Ask about the sequence of training at the base, what a student’s weekly rhythm looks like, and what role the simulator plays if the weather forces changes. Ask how instructors handle debrief standards, and whether students receive written learning outcomes or structured feedback. Ask how the school decides when to reschedule a lesson for safety reasons rather than for convenience.

Then pay attention to the tone. The best flight schools in Europe can answer questions without getting defensive. They also do not overshare with sensational risk stories, because professionalism includes not creating fear. They should sound like they manage safety every day, not like safety is an afterthought.

The long game: competence beats speed

The core idea in reduced-risk training is simple: stability creates safety. Stability in training sessions, stability in instruction quality, stability in the feedback loop, and stability in the school’s operational planning.

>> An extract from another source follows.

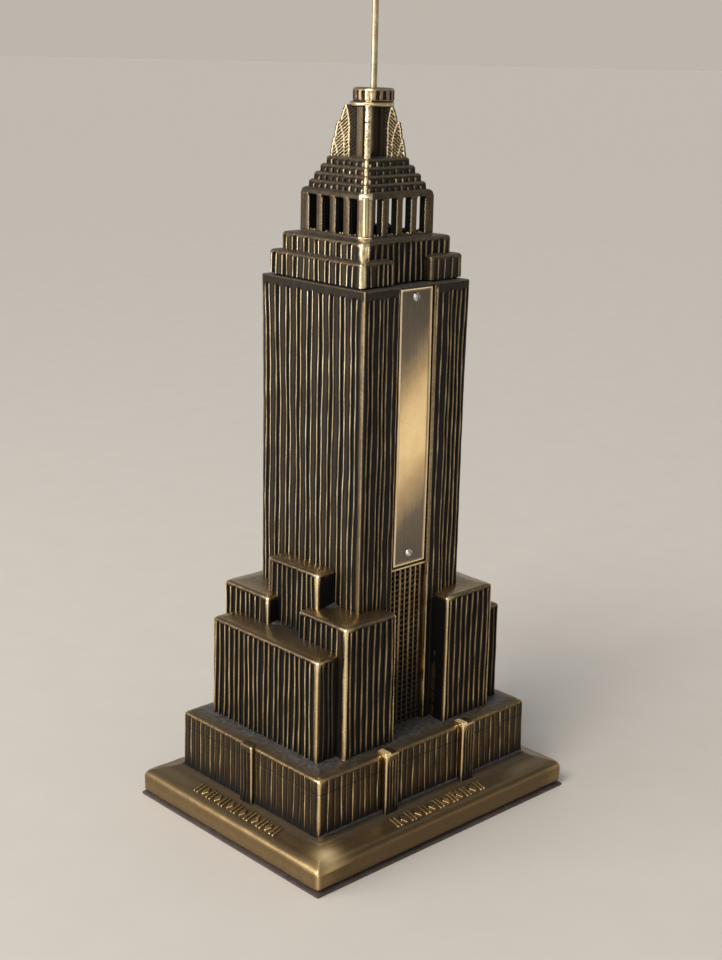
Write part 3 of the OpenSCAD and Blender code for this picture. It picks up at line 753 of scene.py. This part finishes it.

You will still face delays sometimes. You will still have days where weather and airspace block your plan. A reduced-risk choice is one where those days are absorbed into a well-designed system rather than punished by scrambling and rushed outcomes.

If you choose a school that treats training as a craft, not a transaction, you give yourself the best chance to learn the skills that matter: judgment, procedures, and control under pressure. Logbook hours are important, but they are not the same thing as competence.

When you are comparing flight schools in Europe, look beyond what they promise. Look at what they reliably deliver, how they handle the messy parts, and whether their safety culture feels like it is actually built into the way people operate.

And if you take one thing into the decision, take this: the risk reduction is not a single feature, it is the combination of clear standards, dependable operations, and instructors who can teach you to the level you need, not just to the level that gets you through the next appointment.